Zhuangzi:  “Zhuangzi disses this blog”? When have I ever dissed your blog?

Scott:  Well, you’re going to.

Zz:  Okay, but that’s entirely up to you—just remember that it’s you who does it.

Scott:  But wait a minute—you’ve actually read yesterday’s post?

Zz:  Of course I have! I read them all—religiously! Ha, ha.  It’s like reading the “funnies” every morning—a great way to start the day.

Scott:  There! You’ve already started dissing the blog!

Zz:  I have? You call my writing “The Equalizing Jokebook” and say that I’m trying to make people laugh—so, is that dissing my writing?

Scott: Well, no. The difference is whether you laugh with it or at it. And I take you as meaning the latter. Am I wrong?

Zz:  Hmm. I see your point. Admittedly, I do laugh at you a bit. But don’t you also laugh at yourself? Is that dissing yourself? If you aren’t laughing at yourself you’re taking yourself and your blabber entirely too seriously. The day you start doing that is the day I’ll really start dissing you. No I won’t—I’ll just not bother with you anymore.

Scott:  Yeah, I get that. I say the same all the time. Maybe I just don’t always practice it. But, then does this mean you were laughing at yourself when you wrote your stuff?

Zz:  What’s the alternative? You want that I was some kind of “sage” who wasn’t as full of shit as you are? Or some fool who believed his own drivel? Come on—you know better than that. My stuff is no different than your stuff—and your stuff is no different than my stuff.
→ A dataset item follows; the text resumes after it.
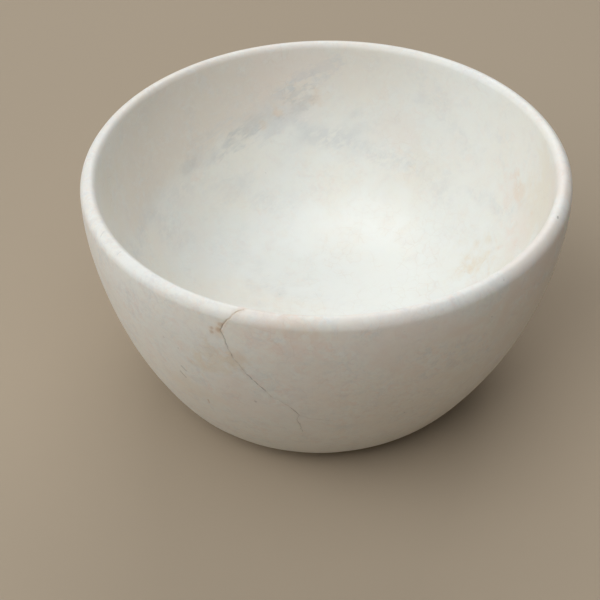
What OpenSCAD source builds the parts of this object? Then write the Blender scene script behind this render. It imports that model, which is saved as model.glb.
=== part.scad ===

This isn’t scripture, is it? If there’s any truth in it, it’s in that it recognizes no such thing.

Scott:  So, your philosophy is also just a philosophy of cope?

Zz:  Of course it is! And a big part of the coping is doing the philosophy.

Scott:  So, what’s in it for others? I mean, I do have a readership.

Zz:  Yeah, a vast readership! Ha, ha. What’s in it for others is the same as what’s in my writing for you. Your writing and mine are the same—only you use mine as your point of departure.

Scott:  Yes, I see their sameness. But they are also qualitatively different—and I won’t stop pointing to yours rather than to my own.

Zz:  I understand completely. It’s the “ancients” who really got it. Ha, ha!